Sea farming in general is still a immature technology but is becoming ready for large scale use. A number of research projects, such as those performed by Hortimare, have yielded promising results and in the last years more initiatives, both on the side of the technology as on the use of the farmed material, have been proposed.
1.3. The future bio-socio-technological system (50 years, 2065) starting from the innovative technology.
The cost of algae as biofuel is higher than many other types of biofuel. The reason for this is twofold: high operating cost and high capital cost. The latter could be reduced by making use of the infrastructure that is in place at offshore wind parks. Obviously this would require close cooperation between the seaweed farms and operators of the wind parks, but it is not an unrealistic solution.

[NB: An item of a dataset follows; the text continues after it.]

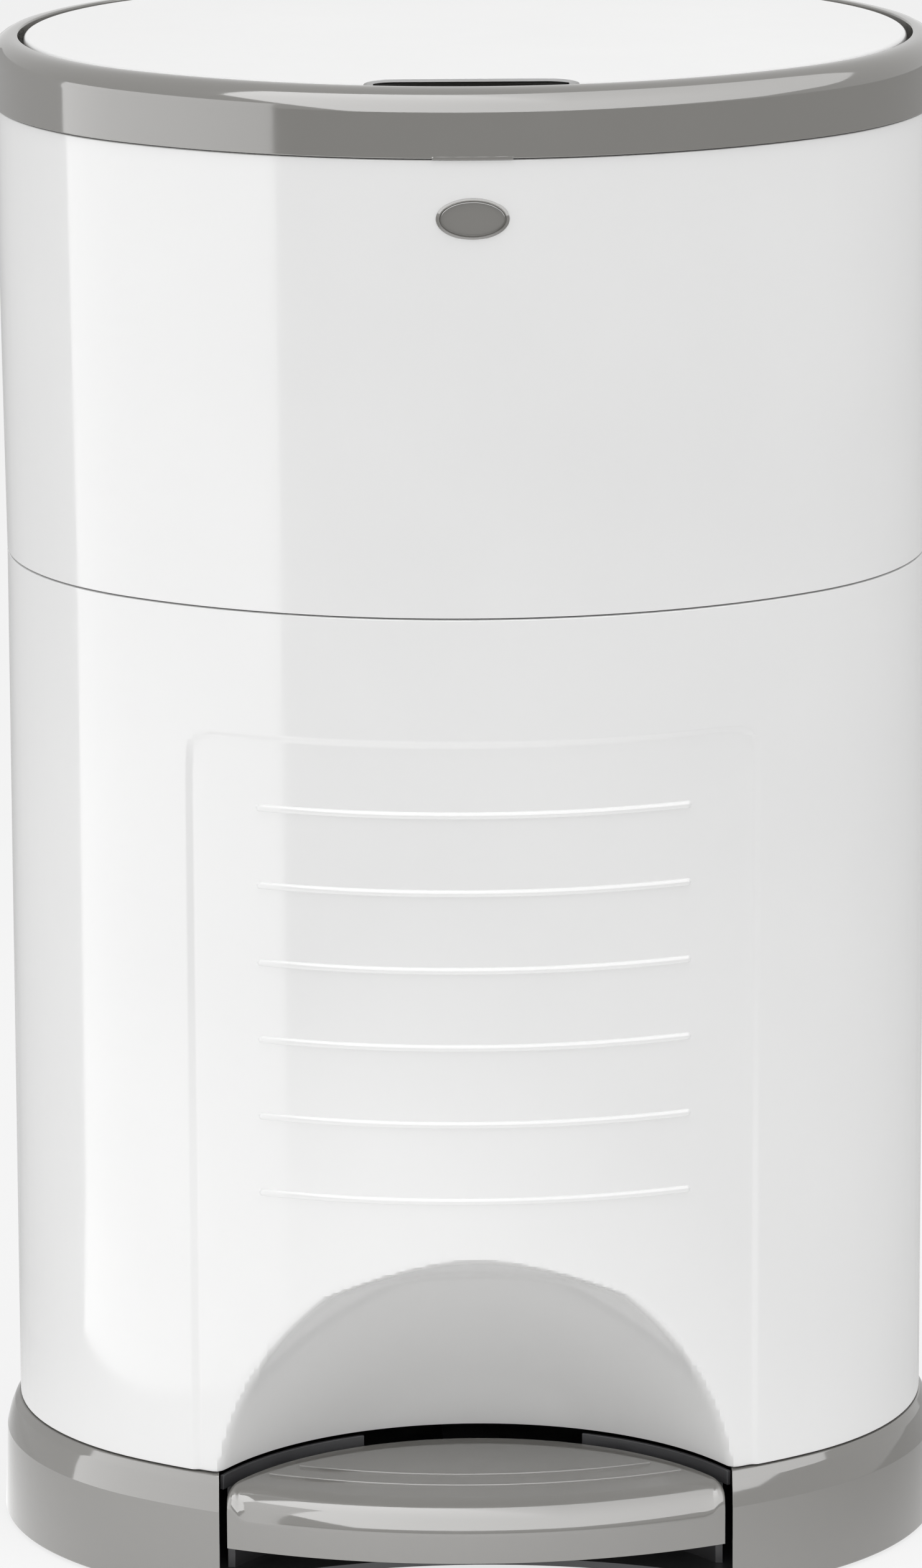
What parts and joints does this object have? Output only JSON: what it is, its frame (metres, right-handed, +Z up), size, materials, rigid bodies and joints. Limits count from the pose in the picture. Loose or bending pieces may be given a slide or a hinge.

An interesting comparable suggestion is made in “Planet Texel”[pag. 341 - 353]. It is suggested that a large breakwater is created in front of an inlet in the coastal region. The breakwater could function as tourist walkway attraction and renewable energy producer through wave energy. In addition, it would create a region of calm water behind the breakwater ideal for sea farming and solar panel deployment.
Use should be made of the fact that seaweeds use phosphates as nutrients. High concentrations of phosphates can have a negative impact on the environment. The phosphate level in the North Sea is relatively high due to the amount added from the Rhine. In addition, a high phosphate level of the surrounding nature is one of the problems related to fish farms. By surrounding fish farms with seaweed farms, the phosphates released by the fish can be recycled. Furthermore, as seaweed can be used as nutrients for fish the fish farm circle could be closed: fish, feeding seaweed, feeding fish. Other, if any, high phosphate regions could be investigated as well.
Seaweed can effectively reduce phosphorous and nitrogen content (such as ammonium) from the discharge of sewage treatments and agricultural runoff. The high levels of chemical nutrients polluting these waters can lead to eutrophication, the unhealthy over-production of an ecosystem, something which seaweed can help curb
The physical boundaries that separate Texel from its surrounding systems create many problems, but this relative isolation is also what gave Texel its rich history and culture. They are simply part of the system, and are here to stay. This just means that Texel has to build up such a strong system of information, education and business that the attraction is stronger than the barrier. There is always a demand/supply problem, but if the demand for connection is strong enough, then the bottlenecks will widen as to allow a greater system flow.
The culture of Texel is already a great attraction point, with hundreds of thousands of tourists coming every year, providing seasonal work for a large part of the island.
This means that most of the transformation is focused on the job/educational aspect. By having the ambition to become one of the most sustainable places in the world, Texel creates an example for other business owners and governmental officials. As they will be one of the places in order to work with advanced sustainable principles, educational organisations and connections to institutes of education will have followed, giving students a chance to keep working on their island.
In 2065 Texel will be a hotspot of innovation and sustainability. This (relatively) long history of sustainability will become part of its cultural identity. Texel can be a test site, but also a center of production for many different sustainable technologies related to the sea. This will create many diverse job opportunities where inhabitants can work, both in the technological sector, and as guides who educate interested tourists and business owners. The job sectors of agriculture and fishing will be completely different than currently. By incorporating the sea into their production methods, many more products can be sourced locally, thus greatly reducing risk. The social system of Texel will be strongly interwoven with the technological system, so creating a global hotspot of sustainable techniques.